SET EXERCISE
Line by line, reproduce exactly the beginning of the listing below, ending with the line that contains "patch of paper" and adding nothing.

DATASET CONTENT
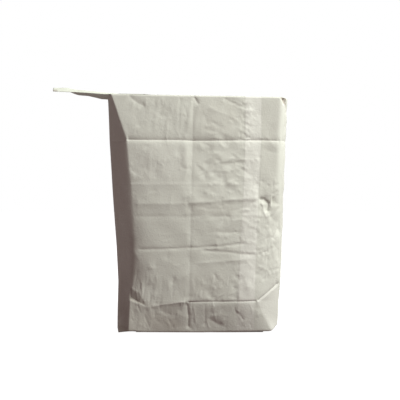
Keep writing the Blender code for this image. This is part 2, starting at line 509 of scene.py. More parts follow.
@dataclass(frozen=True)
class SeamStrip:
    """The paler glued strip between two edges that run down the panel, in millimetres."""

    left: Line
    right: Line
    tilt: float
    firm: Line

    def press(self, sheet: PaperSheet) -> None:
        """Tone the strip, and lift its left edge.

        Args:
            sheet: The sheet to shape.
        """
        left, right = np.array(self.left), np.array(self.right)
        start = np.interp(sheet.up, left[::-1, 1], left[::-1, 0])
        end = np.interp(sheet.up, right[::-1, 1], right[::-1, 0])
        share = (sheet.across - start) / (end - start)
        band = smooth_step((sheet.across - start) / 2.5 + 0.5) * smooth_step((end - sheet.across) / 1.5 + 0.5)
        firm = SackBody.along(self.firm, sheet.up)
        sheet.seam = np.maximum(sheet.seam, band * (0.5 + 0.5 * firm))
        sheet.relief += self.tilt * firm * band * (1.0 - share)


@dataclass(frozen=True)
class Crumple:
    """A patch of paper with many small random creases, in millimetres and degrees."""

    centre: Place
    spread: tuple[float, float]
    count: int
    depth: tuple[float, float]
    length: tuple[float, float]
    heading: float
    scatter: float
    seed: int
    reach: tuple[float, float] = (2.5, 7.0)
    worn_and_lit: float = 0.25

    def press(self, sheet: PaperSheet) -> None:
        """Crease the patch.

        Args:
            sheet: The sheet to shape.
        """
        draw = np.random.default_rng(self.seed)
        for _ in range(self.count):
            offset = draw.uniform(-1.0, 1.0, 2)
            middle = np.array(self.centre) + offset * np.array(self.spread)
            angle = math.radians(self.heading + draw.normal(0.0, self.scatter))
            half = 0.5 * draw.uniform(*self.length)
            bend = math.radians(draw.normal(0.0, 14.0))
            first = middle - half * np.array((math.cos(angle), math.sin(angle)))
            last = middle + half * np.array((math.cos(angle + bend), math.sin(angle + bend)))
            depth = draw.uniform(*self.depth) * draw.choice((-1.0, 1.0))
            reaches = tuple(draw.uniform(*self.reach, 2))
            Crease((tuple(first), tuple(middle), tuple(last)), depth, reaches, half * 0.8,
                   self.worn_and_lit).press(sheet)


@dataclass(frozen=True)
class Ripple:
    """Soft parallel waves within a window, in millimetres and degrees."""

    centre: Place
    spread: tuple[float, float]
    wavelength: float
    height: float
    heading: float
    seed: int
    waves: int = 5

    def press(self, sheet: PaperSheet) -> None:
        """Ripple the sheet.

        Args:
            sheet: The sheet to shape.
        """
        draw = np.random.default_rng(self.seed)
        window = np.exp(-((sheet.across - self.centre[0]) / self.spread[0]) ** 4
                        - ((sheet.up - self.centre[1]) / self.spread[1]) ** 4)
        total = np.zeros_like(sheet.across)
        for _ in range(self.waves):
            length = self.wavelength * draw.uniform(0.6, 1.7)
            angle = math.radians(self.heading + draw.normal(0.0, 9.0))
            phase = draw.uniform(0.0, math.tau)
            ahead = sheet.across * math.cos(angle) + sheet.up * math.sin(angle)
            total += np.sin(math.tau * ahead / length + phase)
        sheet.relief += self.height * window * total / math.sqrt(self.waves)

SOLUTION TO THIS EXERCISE
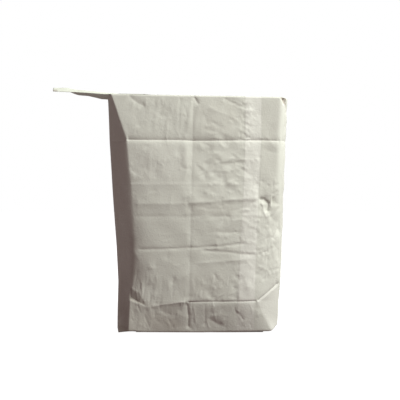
Keep writing the Blender code for this image. This is part 2, starting at line 509 of scene.py. More parts follow.
@dataclass(frozen=True)
class SeamStrip:
    """The paler glued strip between two edges that run down the panel, in millimetres."""

    left: Line
    right: Line
    tilt: float
    firm: Line

    def press(self, sheet: PaperSheet) -> None:
        """Tone the strip, and lift its left edge.

        Args:
            sheet: The sheet to shape.
        """
        left, right = np.array(self.left), np.array(self.right)
        start = np.interp(sheet.up, left[::-1, 1], left[::-1, 0])
        end = np.interp(sheet.up, right[::-1, 1], right[::-1, 0])
        share = (sheet.across - start) / (end - start)
        band = smooth_step((sheet.across - start) / 2.5 + 0.5) * smooth_step((end - sheet.across) / 1.5 + 0.5)
        firm = SackBody.along(self.firm, sheet.up)
        sheet.seam = np.maximum(sheet.seam, band * (0.5 + 0.5 * firm))
        sheet.relief += self.tilt * firm * band * (1.0 - share)


@dataclass(frozen=True)
class Crumple:
    """A patch of paper with many small random creases, in millimetres and degrees."""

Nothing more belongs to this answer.